On the day following the dedication of the cemetery at the Gettysburg battlefield, many of the nation’s newspapers reprinted President Lincoln’s remarks there, along with the much longer speech given by Edward Everett.  And reaction to Lincoln’s address was typically (and predictably) divided along political lines. “The cheeks of every American,” said the Chicago Times, “must tingle with shame as he reads the silly, flat, and dishwatery utterances” of Mr. Lincoln’s now classic speech.  The Harrisburg Patriot and Union wrote that “We pass over the silly remarks of the President; for the credit of the Nation we are willing that the veil of oblivion shall be dropped over them and that they shall no more be repeated or thought of.”

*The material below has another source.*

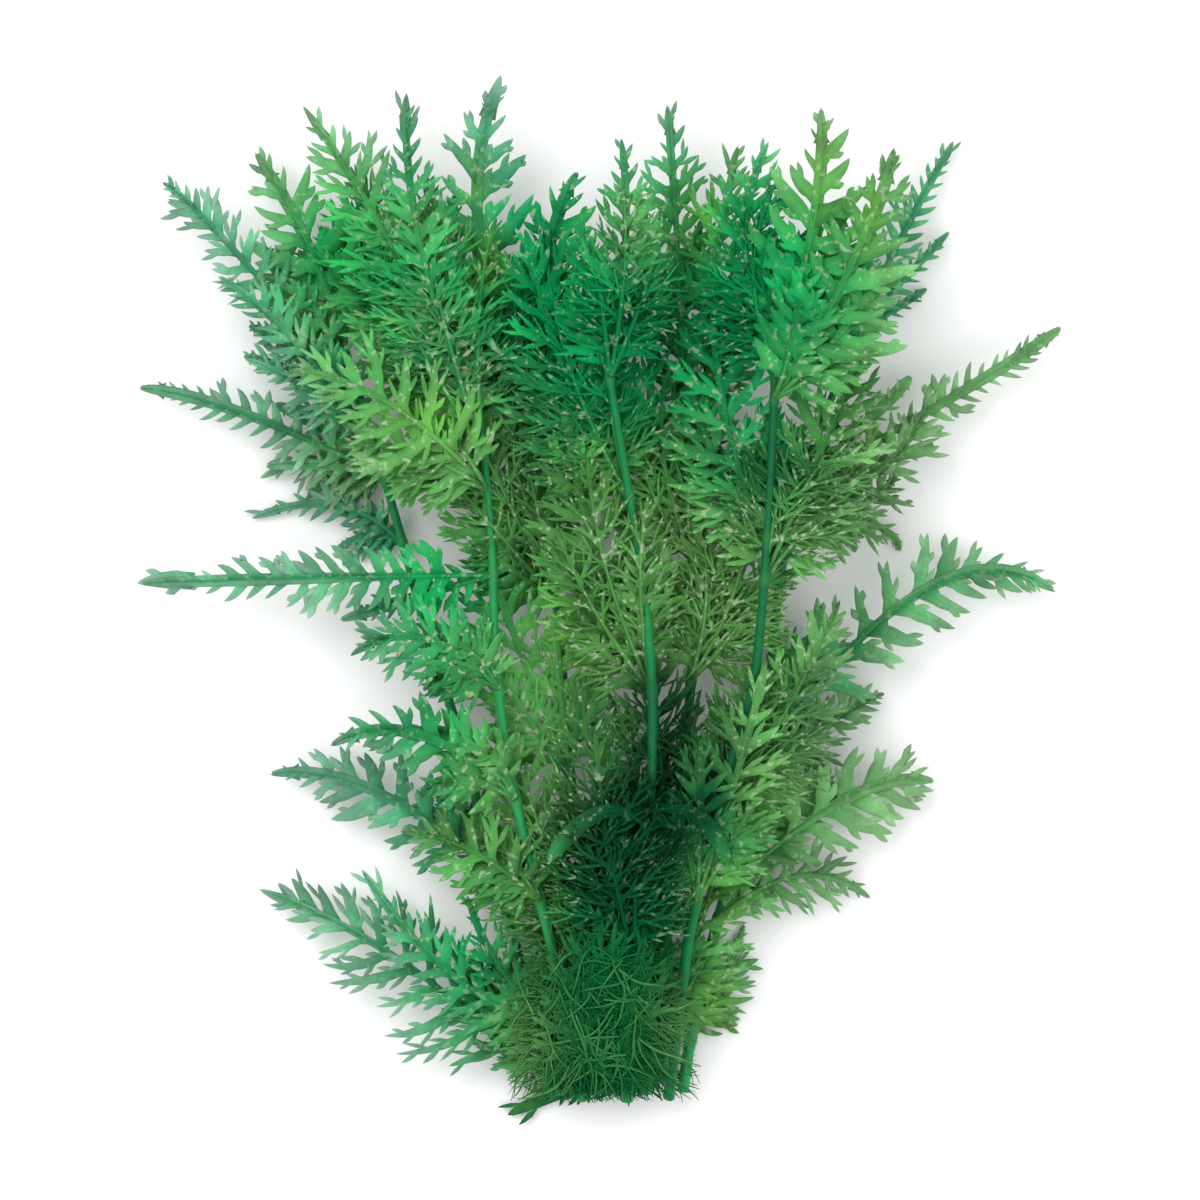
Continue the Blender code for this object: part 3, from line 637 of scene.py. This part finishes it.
class Lobe:
    """One lobe of a leaf in plan, on a sloping plane, with pointed segments along both edges."""

    def __init__(self, mesh, cut, low, high, tip, read, rng, sign=0, entire=False):
        self.mesh, self.cut, self.read, self.rng = mesh, cut, read, rng
        self.low, self.high, self.entire = low, high, entire
        self.base = (low + high) / 2
        self.reach = tip - self.base
        self.length = np.linalg.norm(self.reach[:2])
        sides = np.array([self.reach, high - low])
        self.slope = np.linalg.solve(sides[:, :2], sides[:, 2])
        curve = sign * rng.uniform(*SPREAD["curve"]) if sign else rng.uniform(*SPREAD["end curve"])
        self.bend = turned(unit(self.reach[:2]), math.pi / 2) * self.length * curve
        self.wide = min(cut.strip, SLENDER * self.length) * rng.uniform(*SPREAD["width"])
        self.twist = rng.uniform(*SPREAD["twist"])
        self.droop = rng.uniform(*SPREAD["droop"]) * self.length

    def axis(self, s):
        return self.base[:2] + self.reach[:2] * s + self.bend * 4 * s * (1 - s)

    def way(self, s):
        return unit(self.reach[:2] + self.bend * 4 * (1 - 2 * s))

    def corner(self, place, s, aside, outward, vein):
        """A corner of the lobe's surface at a place in plan, aside metres from its vein."""
        level = self.base[2] + self.slope @ (place - self.base[:2])
        height = level + GUTTER * abs(aside) + self.twist * aside * s + self.droop * s * s
        along, lot = self.read
        return self.mesh.corner((*place, height), along, outward, vein, lot)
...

A basic understanding of the craft of historical analysis and writing might have taught The Earnest Soul mentioned above that, while contemporary sources are valuable, they still require weighing and evaluation.  Contemporaries can be partisan and biased — and ignorant and foolish and dishonest — just as easily as later historians can be.

Stanley Baldwin, who served as the prime minister of the United Kingdom from May 1923 to January 1924, from November 1924 to June 1929, and from June 1935 to May 1937, was indisputably a contemporary of Winston Churchill, but his declaration that Churchill lacked “judgement and wisdom” should perhaps not be taken as the final and entire truth of the matter.

The English novelist Evelyn Waugh, another contemporary, deeply disliked Churchill, and he included Churchill’s writing style in his comprehensive disdain:  Churchill, said Waugh, was a “master of sham-Augustan prose” with “no specific literary talent.”  J. H. Plumb, another contemporary of Churchill’s, described his prose style as “curiously old-fashioned and somewhat out of place, like St. Patrick’s Cathedral on 5th avenue.”  And yet Winston Churchill won the 1953 Nobel Prize for Literature — not merely for his immortal wartime speeches but for such writings as The World Crisis, Marlborough: His Life and Times, his six-volume memoir, The Second World War — written, all 2.5 million words of it, while he was serving as the Conservative Party’s opposition leader in Parliament and then during his second tenure as prime minister of the United Kingdom —  and the four-volume A History of the English-Speaking Peoples.  The Nobel citation explained that Churchill was receiving the Prize in recognition of his “mastery of historical and biographical description,” as well as for his oratorical eloquence.  Neither J. H. Plumb nor, perhaps unjustly, Evelyn Waugh ever won a Nobel Prize.

A full-orbed view of any given historical topic must pay attention to negative and critical accounts.  Of course.  But it isn’t obliged to give them full faith and credit.

So, do I have recommendations for books that I would place up against the books for which The Earnest Soul vouched?  Yes, indeed I do.

One very enjoyable work that provides a strikingly different (and very funny) perspective on Wife No. 19:  The Story of Ann Eliza Young is Hugh Nibley’s 1963 book Sounding Brass, which bore the subtitle Informal Studies in the Lucrative Art of Telling Stories About Brigham Young and the Mormons.  It is now conveniently available along with Nibley’s equally hilarious 1961 book The Myth Makers in a volume of the Collected Works of Hugh Nibley that was published by Deseret Book and the Foundation for Ancient Research and Mormon Studies (FARMS) in 1991, under the title of Tinkling Cymbals and Sounding Brass: The Art of Telling Tales About Joseph Smith and Brigham Young.  When I first read The Myth Makers and Sounding Brass separately, I have to confess, I laughed until the tears rolled down my cheeks.  Hugh Nibley was a very funny writer.  And, after reading Nibley, your view of Ann Eliza Webb Dee Young Denning — to give her full, multiply married name — will never quite be the same, nor so credulous.

Hugh Nibley, whose political views were (I should probably point out) considerably to the left of mine, was an enthusiastic fan of Brigham Young, about whom he also wrote at length in essays that were gathered in 1994 into the volume Brother Brigham Challenges the Saints.

Another seriously left-leaning admirer of Brigham Young — I mention their political viewpoints because, well, these are not people who would seem natural and particular admirers of a murderously tyrannical theocrat, a supposedly frightening bully, and they were both well known as mavericks and independent thinkers within the Church — was the late Eugene England, whose Brother Brigham I have praised and enthusiastically recommended in previous blog entries here.

Finally, for now, I commend to your attention Leonard J. Arrington’s Brigham Young: American Moses and Thomas G. Alexander’s Brigham Young and the Expansion of the Mormon Faith .  Neither was written by a contemporary of Brigham Young, but both are works of credible, serious, balanced scholarship, unlike the hostile propaganda endorsed by The Earnest Soul.

These are books about Brigham Young that have been on my mind of late.  Of course, there are many more, and I will probably be making further recommendations in the months to come.